Blu-ray Review: YATTERMAN (Eureka! RB)

Editor, U.S. ; Dallas, Texas (@HatefulJosh)
Blu-ray Review: YATTERMAN (Eureka! RB)
When the first rumors of a live action Yatterman adaptation directed by Takashi Miike started to surface online, we were on top of it. The original anime series was incredibly popular in the '70s and '80s, and it was only a matter of time before someone took on the task of bringing the characters to the big screen. We can count ourselves fortunate as fans of the wild and wacky Miike that he was the one to wrangle this property into one of his most fun features of the last decade.

In an alternate not-so-distant future, the world is in ruins and being terrorized by the Dorombo Gang, led by Lady Doronjo (Kyoko Fukada - Kamikaze Girls), and her henchmen, Tonzra and Boyacky and their inexhaustible supply of gadgets designed for mayhem. Every chaotic step they take toward finding the magical Skull Stone is thwarted by the powerful Yatterman duo, and their own batch of mechas and helpful toys. However, every time Yatterman puts them in their places, the Dorombos come up with a new fool-proof scheme to collect the Skull Stone for their own nefarious means. Every evil action has a hilariously awesome heroic reaction, and the film's two hour runtime is jam-packed with a brand of zany goodness that is uniquely Miike.

Takashi Miike is not historically known for his children's films. Sure, he's got a few in his history, but for every Great Yokai War, there are ten Ley Lines. In the years since his crossover hit, The Great Yokai War, Miike has now made three films purely for children, including these two and the newer Ninja Kids. As much as I love the splattery side of Miike, I must say that he is able to turn that energy and creativity on a dime and refocus his energy on kids' cinema better than anyone. The only contemporary he has in his on screen schizophrenia these days is Robert Rodriguez, who makes Spy Kids films to pay the bills and funnels the proceeds into something like Machete. However, Miike's kids films are, in my opinion, much more successful. Apart from the first Spy Kids film, nothing that Rodriguez has done has even come close to the ambition of Yatterman.

This was a huge undertaking, and Miike pulls it off with aplomb. The idea wasn't to make cartoon characters who exist in a real world, it was to make real people exist in an anime world, and that is something that few films, apart from perhaps the Wachowski Brothers' Speed Racer, have managed to successfully accomplish. The film relies heavily on CG, to be sure, but most of the truly impressive stuff is practical, including the massive Yatter-Woof mecha, which was built at a staggering cost of a quarter of a million dollars for the production. In addition, the film's set and costume design go a long way toward making real the illusion that we are in Yatterman's world, rather than he being in ours.

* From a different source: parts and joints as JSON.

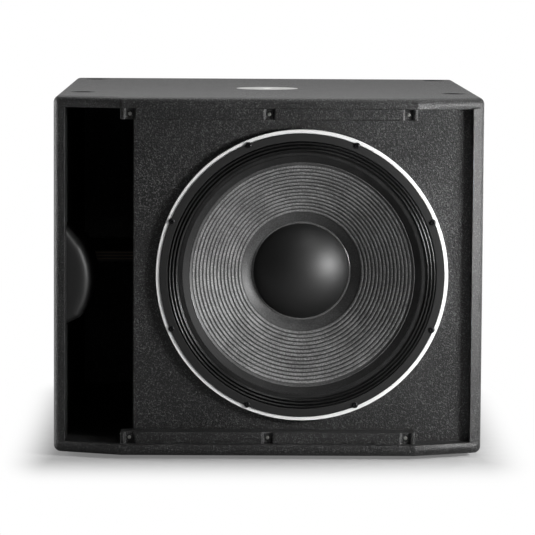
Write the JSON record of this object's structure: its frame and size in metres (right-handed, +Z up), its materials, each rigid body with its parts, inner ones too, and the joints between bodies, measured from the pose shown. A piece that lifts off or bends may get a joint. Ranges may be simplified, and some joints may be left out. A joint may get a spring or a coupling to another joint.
{
  "type": "powered subwoofer cabinet",
  "caption": "Powered subwoofer cabinet with a large ribbed cone driver beside a full-height port, side bar handles, a pole socket on top and a recessed amplifier at the back.",
  "frame": {"origin": "on the floor, under the middle of the cabinet's bounding box", "axes": "+Z up, the driver and the port face -Y, the amplifier faces +Y, +X is to the right as seen from the front"},
  "size_m": [0.675, 0.74, 0.569],
  "materials": {
    "painted_plywood": "textured satin paint",
    "cast_frame": "machined",
    "surround_cloth": "doped cloth",
    "gasket_foam": "matte",
    "black_screw": "black oxide",
    "paper_cone": "coated paper pulp",
    "coil": "enamelled winding",
    "plated_steel": "zinc plated",
    "ferrite": "sintered",
    "black_moulding": "fine texture",
    "handle_moulding": "fine texture",
    "grip_rubber": "satin",
    "foot_rubber": "matte",
    "bright_steel": "satin",
    "black_sheet": "powder coat",
    "black_anodised": "anodised",
    "circuit_board": "solder mask",
    "connector_moulding": "fine texture",
    "latch_metal": "nickel",
    "knob_moulding": "soft touch",
    "button_moulding": "gloss",
    "lamp_lens": "clear tint"
  },
  "bodies": {
    "cabinet": {"top_panel": "painted_plywood", "bottom_panel": "painted_plywood", "left_side_panel": "painted_plywood", "right_side_panel": "painted_plywood", "rear_panel": "painted_plywood", "front_baffle": "painted_plywood", "port_wall": "painted_plywood", "port_brace": "painted_plywood", "window_brace": "painted_plywood", "top_grille_batten": "painted_plywood", "bottom_grille_batten": "painted_plywood", "driver_frame": "cast_frame", "surround": "surround_cloth", "front_gasket": "gasket_foam", "driver_screws": "black_screw", "spider": "surround_cloth", "top_plate": "plated_steel", "magnet_ring": "ferrite", "back_plate": "plated_steel", "driver_terminals": "black_moulding", "left_handle_cup": "handle_moulding", "right_handle_cup": "handle_moulding", "left_handle_bar": "grip_rubber", "right_handle_bar": "grip_rubber", "left_front_foot": "foot_rubber", "left_rear_foot": "foot_rubber", "right_front_foot": "foot_rubber", "right_rear_foot": "foot_rubber", "pole_socket": "bright_steel", "amp_tray": "black_sheet", "heatsink": "black_anodised", "amp_cover": "plated_steel", "amp_board": "circuit_board", "first_input_jack": "connector_moulding", "second_input_jack": "connector_moulding", "first_link_jack": "connector_moulding", "second_link_jack": "connector_moulding", "level_pot": "plated_steel", "polarity_switch": "black_moulding", "status_leds": "lamp_lens", "power_switch": "black_moulding", "power_inlet": "black_moulding"},
    "cone_assembly": {"cone": "paper_cone", "dust_cap": "paper_cone", "voice_coil": "coil"},
    "knob": {"level_knob": "knob_moulding"},
    "rocker": {"power_rocker": "button_moulding"},
    "button": {"polarity_button": "button_moulding"},
    "first_latch": {"first_input_latch": "latch_metal"},
    "second_latch": {"second_input_latch": "latch_metal"}
  },
  "joints": [
    {"name": "cone_travel", "type": "slide", "parent": "cabinet", "child": "cone_assembly", "axis": [0, -1, 0], "range_m": [-0.012, 0.012], "stiffness_N_per_m": 8000, "deforming": ["surround", "spider"]},
    {"name": "level_knob_turn", "type": "hinge", "parent": "cabinet", "child": "knob", "pos_m": [0.045, 0.335, 0.2215], "axis": [0, 1, 0], "range_deg": [-150, 150]},
    {"name": "power_rocker_tip", "type": "hinge", "parent": "cabinet", "child": "rocker", "pos_m": [-0.047, 0.332, 0.2075], "axis": [1, 0, 0], "range_deg": [0, 16]},
    {"name": "polarity_button_press", "type": "slide", "parent": "cabinet", "child": "button", "axis": [0, -1, 0], "range_m": [0, 0.002], "stiffness_N_per_m": 300},
    {"name": "first_latch_press", "type": "slide", "parent": "cabinet", "child": "first_latch", "axis": [0, -1, 0], "range_m": [0, 0.0015], "stiffness_N_per_m": 400},
    {"name": "second_latch_press", "type": "slide", "parent": "cabinet", "child": "second_latch", "axis": [0, -1, 0], "range_m": [0, 0.0015], "stiffness_N_per_m": 400}
  ]
}
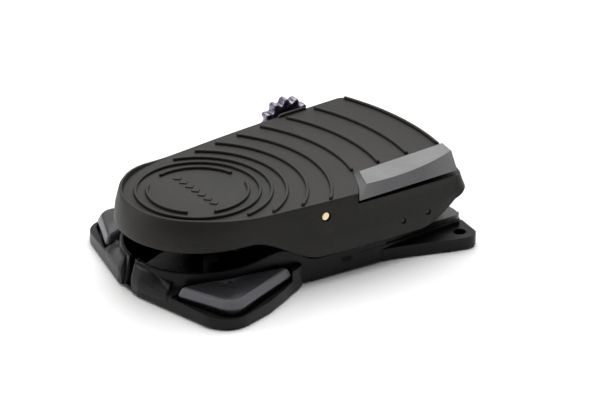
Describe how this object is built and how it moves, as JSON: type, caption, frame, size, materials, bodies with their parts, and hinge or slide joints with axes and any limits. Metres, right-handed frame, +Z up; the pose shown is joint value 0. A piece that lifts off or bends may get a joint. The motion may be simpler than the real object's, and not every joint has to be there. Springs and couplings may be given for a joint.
{
  "type": "rocking foot pedal controller",
  "caption": "Wireless rocking foot pedal with a rounded ribbed tread in a low base, grey heel and side buttons and a fluted speed wheel.",
  "frame": {"origin": "on the floor plane under the feet, on the centreline, straight below the rocking axis", "axes": "+X to the side with the side button, +Y to the toe end, +Z up"},
  "size_m": [0.2026, 0.2885, 0.08],
  "materials": {
    "housing_plastic": "satin",
    "tread_plastic": "fine grain",
    "button_plastic": "satin",
    "wheel_chrome": "polished",
    "steel": "satin",
    "brass": "satin",
    "rubber": "matt",
    "board": "solder mask",
    "black_plastic": "matt",
    "cell_wrap": "printed sleeve without print"
  },
  "bodies": {
    "base": {"base_housing": "housing_plastic", "bottom_cover": "housing_plastic", "cover_screws": "steel", "rubber_feet": "rubber", "battery_door": "housing_plastic", "door_screw": "steel", "battery_cells": "cell_wrap", "battery_contacts": "steel", "control_board": "board", "board_screws": "steel", "pivot_bushes": "brass", "stop_pads": "rubber", "rock_spring_toe": "steel", "rock_spring_heel": "steel", "angle_sensor": "board", "right_switch": "board", "left_switch": "board", "right_spring": "steel", "left_spring": "steel"},
    "heel_right": {"right_cap": "button_plastic", "right_plunger": "black_plastic"},
    "heel_left": {"left_cap": "button_plastic", "left_plunger": "black_plastic"},
    "pedal": {"foot_plate": "tread_plastic", "pivot_axle": "brass", "axle_clips": "steel", "angle_magnet": "steel", "side_gasket": "rubber", "side_switch": "black_plastic", "side_spring": "steel", "side_pins": "black_plastic", "wheel_bush": "black_plastic", "wheel_encoder": "black_plastic"},
    "side": {"side_button": "button_plastic", "button_guides": "steel"},
    "wheel": {"speed_wheel": "wheel_chrome", "wheel_shaft": "steel", "wheel_screw": "steel"}
  },
  "joints": [
    {"name": "pedal_rock", "type": "hinge", "parent": "base", "child": "pedal", "pos_m": [0, 0, 0.0575], "axis": [1, 0, 0], "range_deg": [-7.5, 7.5], "stiffness_Nm_per_rad": 12, "deforming": ["rock_spring_toe", "rock_spring_heel"]},
    {"name": "heel_right_press", "type": "slide", "parent": "base", "child": "heel_right", "axis": [0, 0, -1], "range_m": [0, 0.0025], "stiffness_N_per_m": 900, "springref_m": -0.002, "deforming": ["right_spring"]},
    {"name": "heel_left_press", "type": "slide", "parent": "base", "child": "heel_left", "axis": [0, 0, -1], "range_m": [0, 0.0025], "stiffness_N_per_m": 900, "springref_m": -0.002, "deforming": ["left_spring"]},
    {"name": "side_press", "type": "slide", "parent": "pedal", "child": "side", "axis": [0, 0, -1], "range_m": [0, 0.002], "stiffness_N_per_m": 900, "springref_m": -0.002, "deforming": ["side_spring"]},
    {"name": "wheel_turn", "type": "hinge", "parent": "pedal", "child": "wheel", "pos_m": [-0.09, 0.0735, 0.0555], "axis": [1, 0, 0], "range_deg": [-140, 140]}
  ]
}
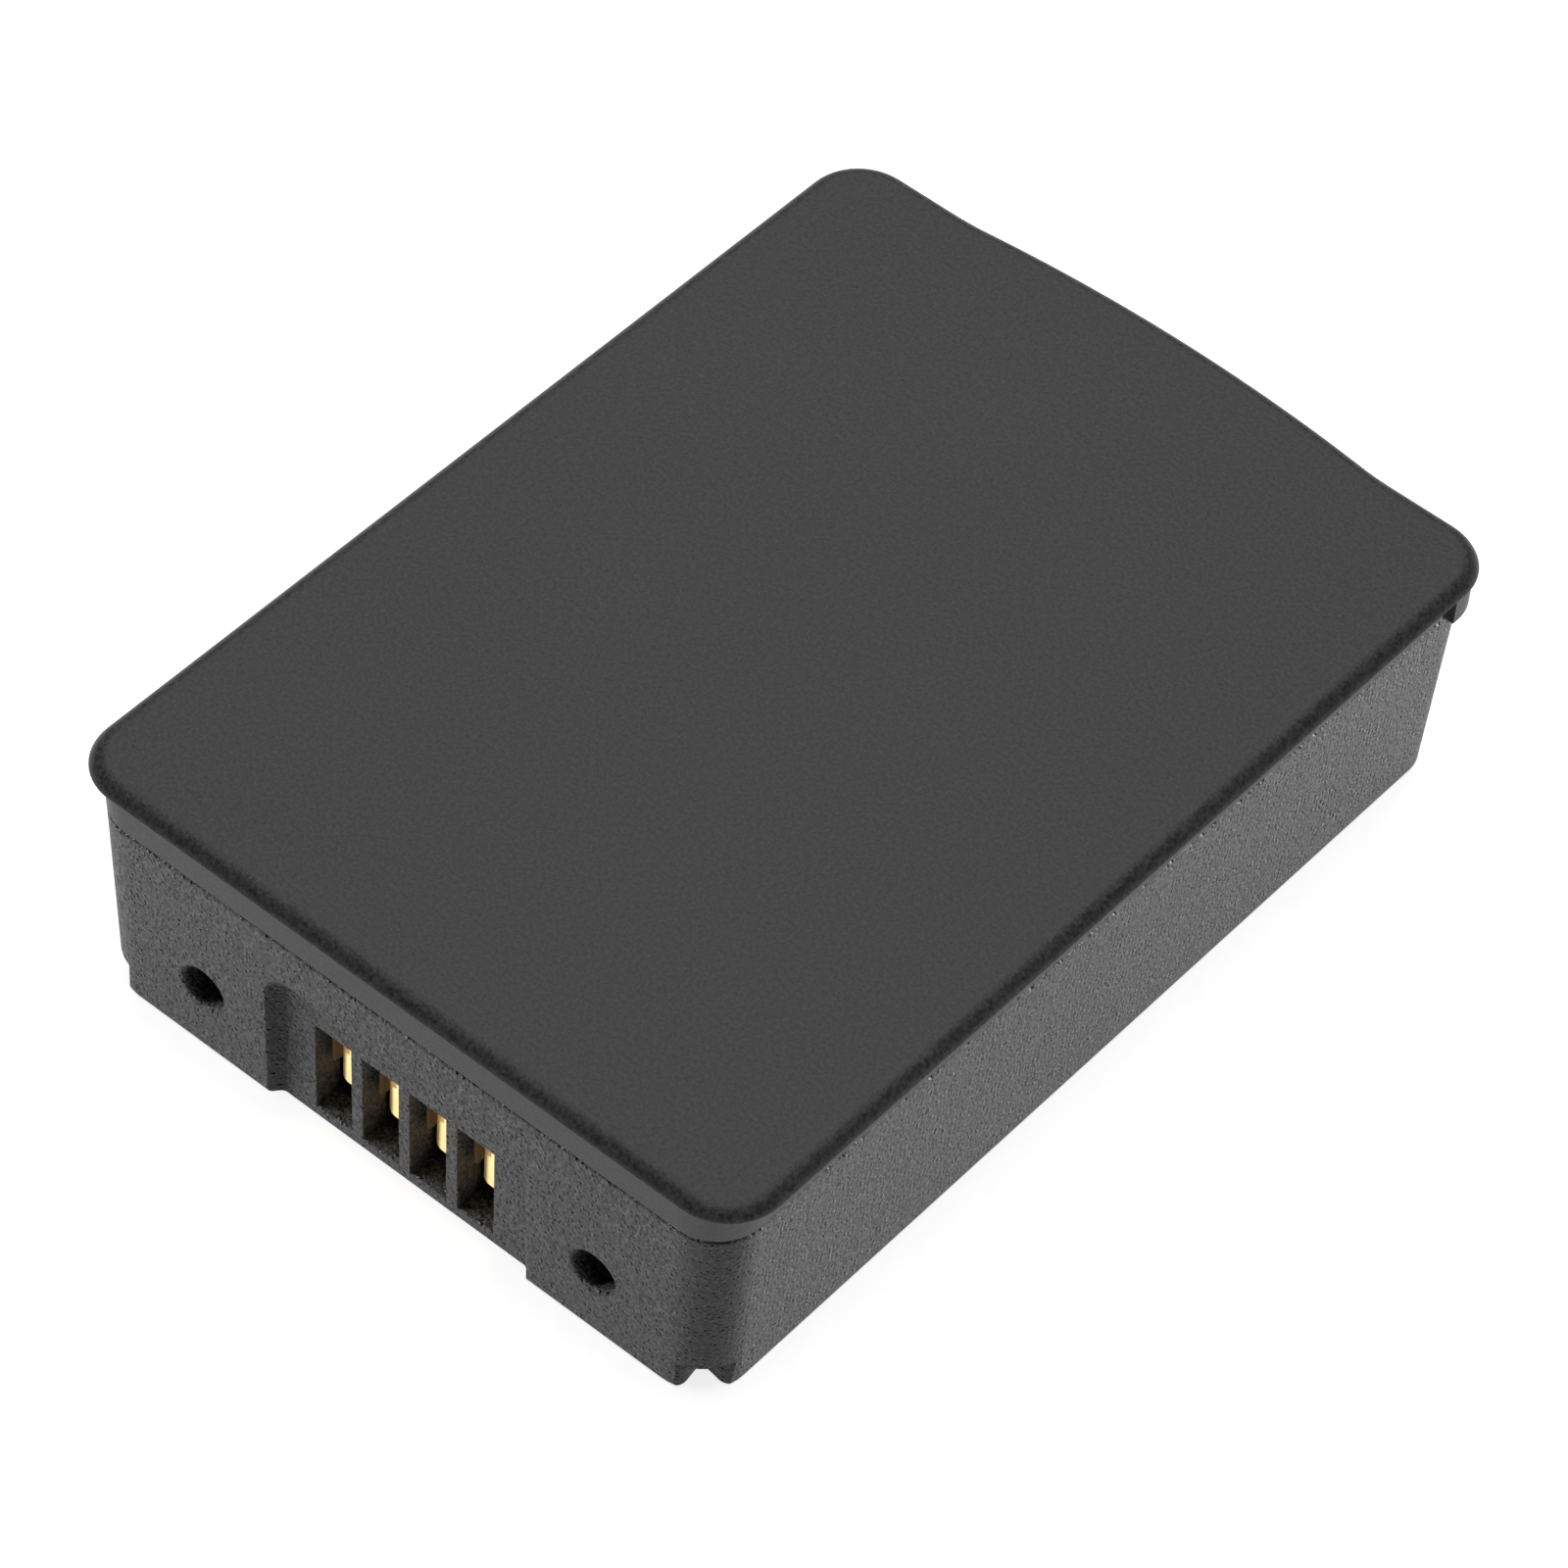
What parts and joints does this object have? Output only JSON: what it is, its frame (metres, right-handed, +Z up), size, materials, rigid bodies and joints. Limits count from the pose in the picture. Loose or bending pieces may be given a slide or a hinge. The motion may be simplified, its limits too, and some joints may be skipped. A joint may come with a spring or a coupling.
{
  "type": "wireless headset battery",
  "caption": "Flat rechargeable battery pack for a wireless headset, with an overhanging cover, a bowed finger edge, slotted gold contacts in a bay and blind locating sockets.",
  "frame": {"origin": "centre of the bounding box's bottom face, on the flat base", "axes": "+X across the pack to the right seen from the contact end, -Y towards the contact end, +Z up from the base to the cover"},
  "size_m": [0.0506, 0.071, 0.0182],
  "materials": {
    "case_plastic": "black moulded plastic with a spark-eroded grain",
    "cover_plastic": "fine matte black moulded plastic",
    "contact_gold": "gold plated sheet",
    "inner_plastic": "plain black moulded plastic",
    "circuit_board": "green solder mask",
    "chip": "black moulding compound",
    "ceramic": "brown ceramic",
    "nickel": "bare nickel sheet",
    "cell_foil": "laminated aluminium foil",
    "insulating_paper": "pale insulating paper",
    "foam": "dark closed-cell foam"
  },
  "bodies": {
    "root": {"case": "case_plastic", "cover": "cover_plastic", "contact_positive": "contact_gold", "contact_data": "contact_gold", "contact_temperature": "contact_gold", "contact_negative": "contact_gold", "contact_carrier": "inner_plastic", "protection_board": "circuit_board", "protection_ic": "chip", "mosfet_pair": "chip", "sense_resistor": "chip", "board_capacitors": "ceramic", "thermistor": "ceramic", "thermal_cutoff": "inner_plastic", "positive_strip": "nickel", "negative_strip": "nickel", "lower_cell": "cell_foil", "upper_cell": "cell_foil", "end_insulator": "insulating_paper", "lower_adhesive": "insulating_paper", "middle_adhesive": "insulating_paper", "foam_pad": "foam"}
  },
  "joints": []
}
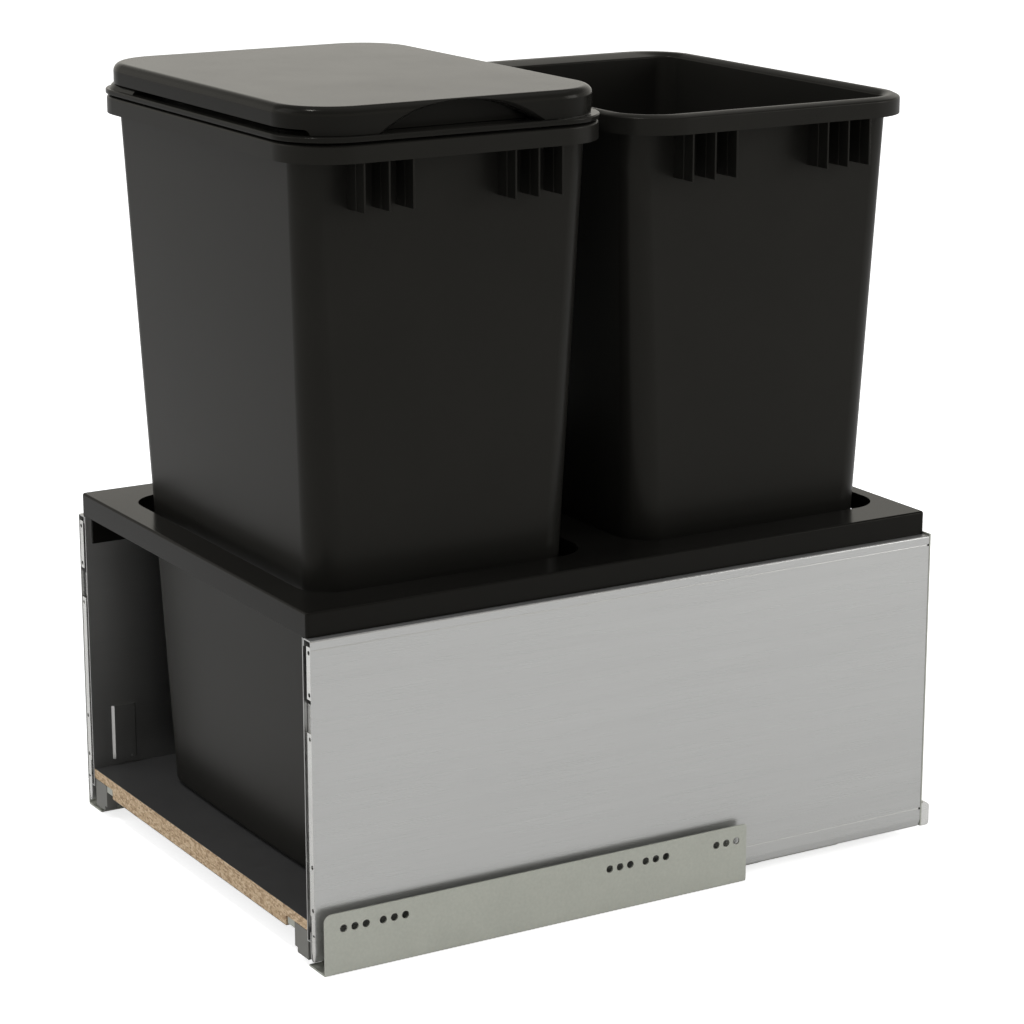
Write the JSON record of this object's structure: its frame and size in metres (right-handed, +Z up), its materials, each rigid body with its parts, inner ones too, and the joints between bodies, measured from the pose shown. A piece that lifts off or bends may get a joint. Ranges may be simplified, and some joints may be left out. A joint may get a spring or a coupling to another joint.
{
  "type": "pull out trash cabinet",
  "caption": "Pull-out waste drawer for a kitchen base cabinet: steel-sided drawer on full-extension runners with tapered bins in a moulded tray, the front one under a hinged lid.",
  "frame": {"origin": "middle of the footprint, at the underside of the runner profiles, which stand on the cabinet's floor", "axes": "-Y is the front, the way the drawer opens; +X is the user's right hand facing the open front; +Z is up"},
  "size_m": [0.418, 0.549, 0.612],
  "materials": {
    "galvanised": "zinc-coated steel sheet, satin",
    "side_steel": "steel with a clear fingerprint-resistant coat, fine lengthwise brushing",
    "inner_steel": "steel with a clear coat, satin",
    "zinc": "bright zinc plate",
    "screw_steel": "bright zinc plate",
    "grey_plastic": "moulded, matt",
    "cage_plastic": "moulded, matt",
    "board": "chipboard faced with dark grey laminate, raw edges",
    "tray_plastic": "moulded, satin black",
    "bin_plastic": "moulded, fine-grained black",
    "lid_plastic": "moulded, fine-grained black"
  },
  "bodies": {
    "cabinet_mount": {"cabinet_profile_right": "galvanised", "cabinet_profile_left": "galvanised", "cabinet_rail_right": "galvanised", "cabinet_rail_left": "galvanised", "soft_close_housing_right": "grey_plastic", "soft_close_housing_left": "grey_plastic"},
    "soft_close_catches": {"soft_close_catch_right": "cage_plastic", "soft_close_catch_left": "cage_plastic"},
    "middle_members": {"intermediate_member_right": "galvanised", "intermediate_member_left": "galvanised"},
    "lower_cages": {"lower_roller_cage_right": "cage_plastic", "lower_roller_cage_left": "cage_plastic"},
    "upper_cages": {"upper_roller_cage_right": "cage_plastic", "upper_roller_cage_left": "cage_plastic"},
    "drawer": {"drawer_member_right": "galvanised", "drawer_member_left": "galvanised", "member_front_cap_right": "grey_plastic", "member_front_cap_left": "grey_plastic", "soft_close_tab_right": "zinc", "soft_close_tab_left": "zinc", "side_outer_skin_right": "side_steel", "side_outer_skin_left": "side_steel", "side_inner_skin_right": "inner_steel", "side_inner_skin_left": "inner_steel", "front_fixing_block_right": "zinc", "front_fixing_block_left": "zinc", "front_bracket_upper_right": "zinc", "front_bracket_upper_left": "zinc", "front_bracket_lower_right": "zinc", "front_bracket_lower_left": "zinc", "adjuster_cap_right": "grey_plastic", "adjuster_cap_left": "grey_plastic", "rear_bracket_right": "galvanised", "rear_bracket_left": "galvanised", "rear_hook_right": "zinc", "rear_hook_left": "zinc", "back_screw_lower_right": "screw_steel", "back_screw_lower_left": "screw_steel", "back_screw_upper_right": "screw_steel", "back_screw_upper_left": "screw_steel", "bottom_board": "board", "back_panel": "board", "bin_tray": "tray_plastic"},
    "front_bin": {"bin_front": "bin_plastic", "lid_ring": "lid_plastic", "lid_hinge_pin_front": "screw_steel", "lid_hinge_pin_rear": "screw_steel"},
    "lid": {"lid_flap": "lid_plastic"},
    "rear_bin": {"bin_rear": "bin_plastic"}
  },
  "joints": [
    {"name": "drawer_slide", "type": "slide", "parent": "cabinet_mount", "child": "drawer", "axis": [0, -1, 0], "range_m": [0, 0.5]},
    {"name": "middle_slide", "type": "slide", "parent": "cabinet_mount", "child": "middle_members", "axis": [0, -1, 0], "range_m": [0, 0.25]},
    {"name": "lower_cage_slide", "type": "slide", "parent": "cabinet_mount", "child": "lower_cages", "axis": [0, -1, 0], "range_m": [0, 0.125]},
    {"name": "upper_cage_slide", "type": "slide", "parent": "cabinet_mount", "child": "upper_cages", "axis": [0, -1, 0], "range_m": [0, 0.375]},
    {"name": "soft_close_slide", "type": "slide", "parent": "cabinet_mount", "child": "soft_close_catches", "axis": [0, -1, 0], "range_m": [0, 0.045]},
    {"name": "front_bin_lift", "type": "slide", "parent": "drawer", "child": "front_bin", "axis": [0, 0, 1], "range_m": [0, 0.26]},
    {"name": "rear_bin_lift", "type": "slide", "parent": "drawer", "child": "rear_bin", "axis": [0, 0, 1], "range_m": [0, 0.26]},
    {"name": "lid_hinge", "type": "hinge", "parent": "front_bin", "child": "lid", "pos_m": [-0.1645, -0.13515, 0.601], "axis": [0, -1, 0], "range_deg": [0, 95]}
  ],
  "couplings": [
    {"joint": "middle_slide", "follows": "drawer_slide", "ratio": 0.5},
    {"joint": "lower_cage_slide", "follows": "drawer_slide", "ratio": 0.25},
    {"joint": "upper_cage_slide", "follows": "drawer_slide", "ratio": 0.75}
  ]
}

That being said, there is plenty of reason wacky animation that helps to push some of the gags over the edge, and keeps the film from being too grounded in reality. Most of the action is augmented by computer graphics, and I didn't really mind, which is astonishing to me. It helps to polish the illusion, and I'm okay with that. Miike made the film with the utmost reverence for the anime, even to the extent that he invited the original voice actors in to cameo in a sushi restaurant sequence. His affection for the material and clear vision for what he wanted to see on screen has resulted in one of my new favorite Miike features. Even as he is going for critical acclaim these days with films like 13 Assassins and Ichi-Mei, it's nice to know that while I can't necessarily count on Miike to be wacky every time out, I can certainly always count on him to be himself, which means more surprises for me. Everybody wins!

The Disc:

As part of their growing collection of Japanese contemporary films, Eureka! Entertainment bring Yatterman to Region B Blu-ray in the UK. The film's A/V quality is quite good. With so much CG manipulation, it is hard to say what isn't intentional. It is clear that Miike has color graded much of the film, and those sections look amazing, and the brightly lit scenes also look astonishingly good. There are some times when the action gets moving so fast that it's hard to track it on screen, but that's not a fault of the transfer, I'd call it more of an artistic choice. The audio is similarly good. Eureka! have provided the original Japanese soundtrack in a DTS-HD MA 5.1 mix that is quite solid and takes every opportunity it can get to make things go boom! There is no English dub, but there are very good English subs that can be easily followed.

In terms of extras, what we get is presumably mostly ported over from foreign editions. There are about 15 minutes of behind the scenes footage showing lots of different elements from set dressing to stunt shooting. There are interviews with the two leads, who sadly seem a bit vapid, and Miike, who is cool as a cucumber as usual. My favorite of the bonus features is definitely the nine minute look at costume and set design, which shows they vast amount of effort put into creating Yatterman's world down to the tiniest detail, really fun stuff! There is also the original Japanese teaser, which is loud as Japanese trailers usually are, and the promo materials from the Cannes film market.

Eureka's Blu-ray edition of Yatterman is fantastic, and if you are in the UK/Europe or able to play region B discs, I definitely recommend it. Sadly, no US company picked this one up for distribution, so this will probably be your best chance for a while. Do it!